Cost optimization without weakening recoverability
Finance leaders expect backup strategy to be resilient, but they also expect cost discipline. Cloud cost overruns often occur when enterprises apply premium retention and replication settings to every dataset without classifying business value. A more effective model segments ERP data by recovery criticality, compliance retention, and access frequency.
For example, active transactional backups may require high-frequency protection and rapid restore capability, while historical archives for audit support can move to lower-cost storage tiers with longer retrieval times. The key is to document these tradeoffs clearly so business stakeholders understand where lower cost means slower recovery.
Cost governance should also include lifecycle management, duplicate copy reduction, backup success analytics, and periodic policy reviews. Enterprises frequently pay for stale environments, redundant snapshots, and unneeded long-term retention because no one owns optimization after initial deployment.
Executive recommendations for a stronger finance cloud backup posture
First, treat ERP backup as a board-level continuity control for finance operations, not a technical afterthought. Recovery objectives should be tied to business deadlines and regulatory obligations. Second, standardize backup and restore patterns through a cloud governance model that spans SaaS, cloud-native, and hybrid infrastructure.
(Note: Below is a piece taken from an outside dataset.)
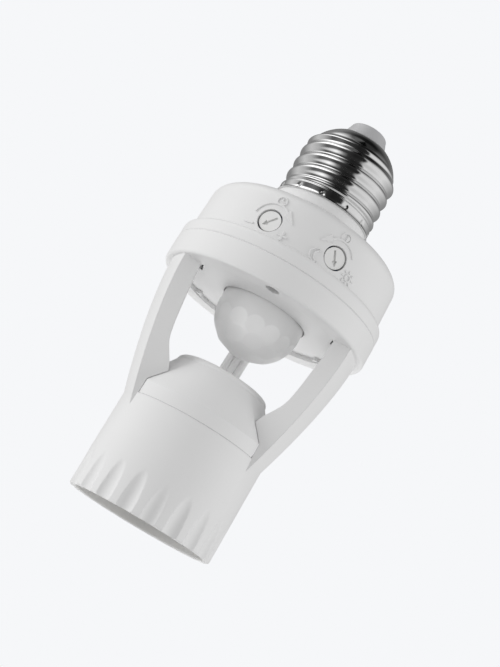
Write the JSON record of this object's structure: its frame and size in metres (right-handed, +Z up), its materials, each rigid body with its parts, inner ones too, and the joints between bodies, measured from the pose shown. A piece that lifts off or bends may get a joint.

Third, invest in automation and observability. Manual backup administration does not scale across modern enterprise cloud architecture. Fourth, test recovery using realistic finance scenarios, including close cycles, payroll processing, and integration failures. Finally, design for isolation and resilience by separating backup trust boundaries from production and by maintaining regionally diverse recovery options.
Organizations that follow these principles gain more than data protection. They improve operational reliability, reduce downtime risk, strengthen audit readiness, and create a more scalable foundation for cloud ERP modernization. In finance cloud environments, the quality of backup strategy often determines the quality of business continuity itself.